To gain more understanding of the class of problems regular expressions "solve" and when parsing is needed, you might want to check out general compiler theory, specifically when regexes are used in the construction of a compiler (e.g. http://en.wikipedia.org/wiki/Book:Compiler_construction).
You're input isn't regular so, a regex won't do. I would iterate over the all groups of digits via (\d+) and find the longest and then build a new regex in the form of (.*)<number>(.*) to find your prefix/suffix.
Or if you're comfortable with string operations you can probably just find the start and end of the target group and use substr to find the pre/suf fix.
I don't think you can do this with one regex. I would find all digit sequences within the string (probably with a regex) and then I would select the longest with .NET code, and call Split().
This depends entirely on your Regexp engine. Check your Regexp environment for capturing, there might be something in it like the automatic variables in Perl.
OK, let's talk about your question:
Keep in mind, that both, NFA and DFA, of almost every Regexp engine are greedy, this means, that a (\d+) will always find the longest match, when it "stumbles" over it.
Now, what I can get from your example, is you always need middle portion of a number, try this:
/^(.*\D)?(\d+)(\D.*)?$/ig
The now look at variables $1, $2, $3. Not all of them will exist: if there are all three of them, $2 will hold your number in question, the other vars, parts of the prefix. when one of the prefixes is missing, only variable $1 and $2 will be set, you have to see for yourself, which one is the integer.

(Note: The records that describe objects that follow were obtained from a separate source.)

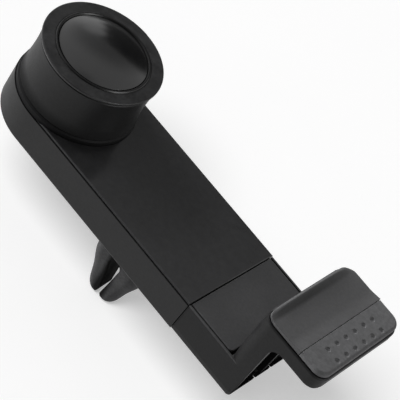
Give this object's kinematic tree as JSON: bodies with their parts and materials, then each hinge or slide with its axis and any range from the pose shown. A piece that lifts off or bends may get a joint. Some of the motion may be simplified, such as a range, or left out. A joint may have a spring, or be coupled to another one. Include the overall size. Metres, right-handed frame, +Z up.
{
  "type": "air vent phone holder",
  "caption": "Bar-shaped phone cradle with a round post, a spring-loaded sliding jaw with a finger tab, and a swivelling slotted claw that grips a vent blade.",
  "frame": {"origin": "at the claw's tips, on the axis that the claw turns about", "axes": "+X along the bar towards the sliding jaw, +Y across the bar, +Z up the claw and out of the phone face"},
  "size_m": [0.112, 0.033, 0.0586],
  "materials": {
    "shell_plastic": "fine matte black moulding",
    "face_plastic": "satin black face",
    "rim_plastic": "fine matte black",
    "gloss_plastic": "polished black",
    "grip_rubber": "soft matte dark grey",
    "insert_rubber": "soft matte grey, lighter than the rest",
    "claw_rubber": "soft matte dark grey",
    "claw_plastic": "matte black",
    "screw_steel": "plain zinc-plated steel",
    "spring_steel": "bright spring wire"
  },
  "bodies": {
    "claw": {"claw_core": "claw_plastic", "claw_pad_1": "claw_rubber", "claw_pad_2": "claw_rubber", "friction_ring": "claw_rubber", "swivel_washer": "screw_steel", "swivel_screw": "screw_steel"},
    "holder": {"back_shell": "shell_plastic", "front_plate": "face_plastic", "jaw_post": "shell_plastic", "post_sleeve": "grip_rubber", "post_rim": "rim_plastic", "post_collar": "rim_plastic", "dome_cap": "gloss_plastic", "post_screws": "screw_steel", "fixed_spring_pins": "screw_steel", "spring_left": "spring_steel", "spring_right": "spring_steel"},
    "jaw": {"slider_tray": "shell_plastic", "slider_plate": "face_plastic", "jaw_arm": "shell_plastic", "jaw_pad": "grip_rubber", "tab_insert": "insert_rubber", "arm_screws": "screw_steel", "slider_spring_pins": "screw_steel"}
  },
  "joints": [
    {"name": "clip_swivel", "type": "hinge", "parent": "claw", "child": "holder", "pos_m": [0, 0, 0.0305], "axis": [0, 0, 1], "continuous": true},
    {"name": "jaw_slide", "type": "slide", "parent": "holder", "child": "jaw", "axis": [1, 0, 0], "range_m": [0, 0.036], "stiffness_N_per_m": 150, "springref_m": -0.01, "deforming": ["spring_left", "spring_right"]}
  ]
}
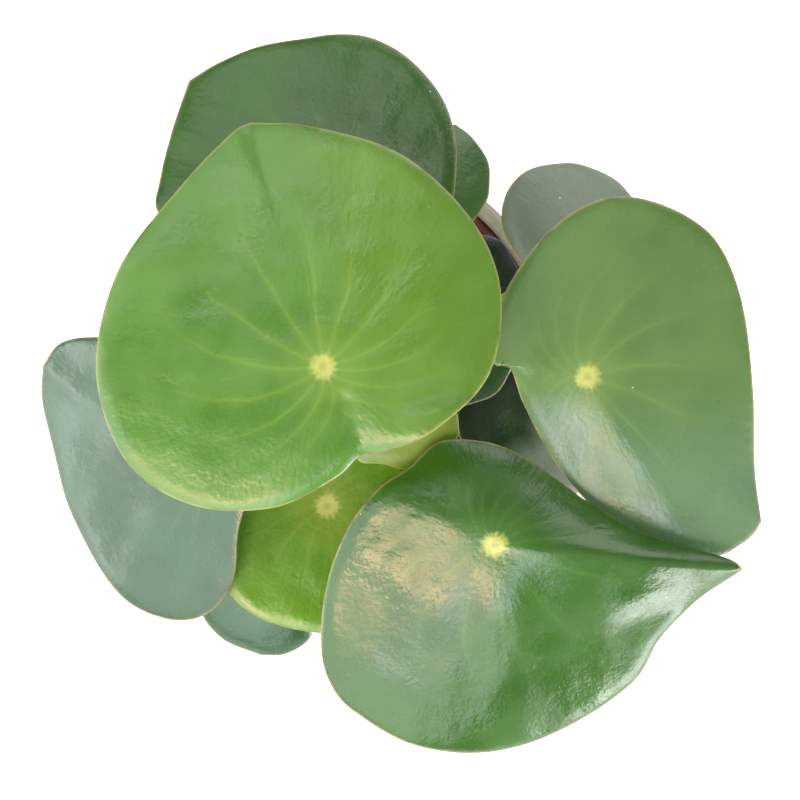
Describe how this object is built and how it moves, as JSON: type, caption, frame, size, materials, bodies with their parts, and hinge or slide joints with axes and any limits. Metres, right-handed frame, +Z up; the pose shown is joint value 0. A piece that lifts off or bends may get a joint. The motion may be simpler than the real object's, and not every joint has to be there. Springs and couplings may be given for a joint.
{
  "type": "potted house plant",
  "caption": "Round-leaved succulent house plant with glossy peltate leaves on long stalks, in a nursery pot inside a plain glazed cover pot that stands on a flat base.",
  "frame": {"origin": "middle of the cover pot's flat underside, at the height of the surface it stands on", "axes": "+Z up along the pot's axis; +Y is the top of the picture and +X its right, so the picture looks along -Z"},
  "size_m": [0.2005, 0.1992, 0.242],
  "materials": {
    "cover_glaze": "gloss",
    "nursery_plastic": "satin",
    "potting_soil": "matte",
    "stem_skin": "satin",
    "petiole_skin": "satin",
    "leaf_bright": "satin",
    "leaf_deep": "satin",
    "leaf_mid": "satin",
    "leaf_blue": "satin",
    "leaf_young": "satin"
  },
  "bodies": {
    "root": {"cover_pot": "cover_glaze", "nursery_pot": "nursery_plastic", "soil": "potting_soil", "stem": "stem_skin", "leaf_01_blade": "leaf_bright", "leaf_01_petiole": "petiole_skin", "leaf_02_blade": "leaf_deep", "leaf_02_petiole": "petiole_skin", "leaf_03_blade": "leaf_mid", "leaf_03_petiole": "petiole_skin", "leaf_04_blade": "leaf_blue", "leaf_04_petiole": "petiole_skin", "leaf_05_blade": "leaf_deep", "leaf_05_petiole": "petiole_skin", "leaf_06_blade": "leaf_deep", "leaf_06_petiole": "petiole_skin", "leaf_07_blade": "leaf_blue", "leaf_07_petiole": "petiole_skin", "leaf_08_blade": "leaf_young", "leaf_08_petiole": "petiole_skin", "leaf_09_blade": "leaf_young", "leaf_09_petiole": "petiole_skin", "leaf_10_blade": "leaf_blue", "leaf_10_petiole": "petiole_skin", "leaf_11_blade": "leaf_deep", "leaf_11_petiole": "petiole_skin", "leaf_12_blade": "leaf_blue", "leaf_12_petiole": "petiole_skin", "leaf_13_blade": "leaf_deep", "leaf_13_petiole": "petiole_skin", "leaf_14_blade": "leaf_deep", "leaf_14_petiole": "petiole_skin", "leaf_15_blade": "leaf_mid", "leaf_15_petiole": "petiole_skin", "leaf_16_blade": "leaf_mid", "leaf_16_petiole": "petiole_skin", "leaf_17_blade": "leaf_deep", "leaf_17_petiole": "petiole_skin", "leaf_18_blade": "leaf_deep", "leaf_18_petiole": "petiole_skin"}
  },
  "joints": []
}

If both prefix and suffix are missing, $1 will hold the number.
The idea is to make the engine "stumble" over the first few characters and start matching a long number in the middle.
Since the modifier /gis present, you can loop through all available combinations, that the machine finds, you can then simply take the one you like most or something.
This example is in PCRE, but I'm sure .NET has a compatible mode.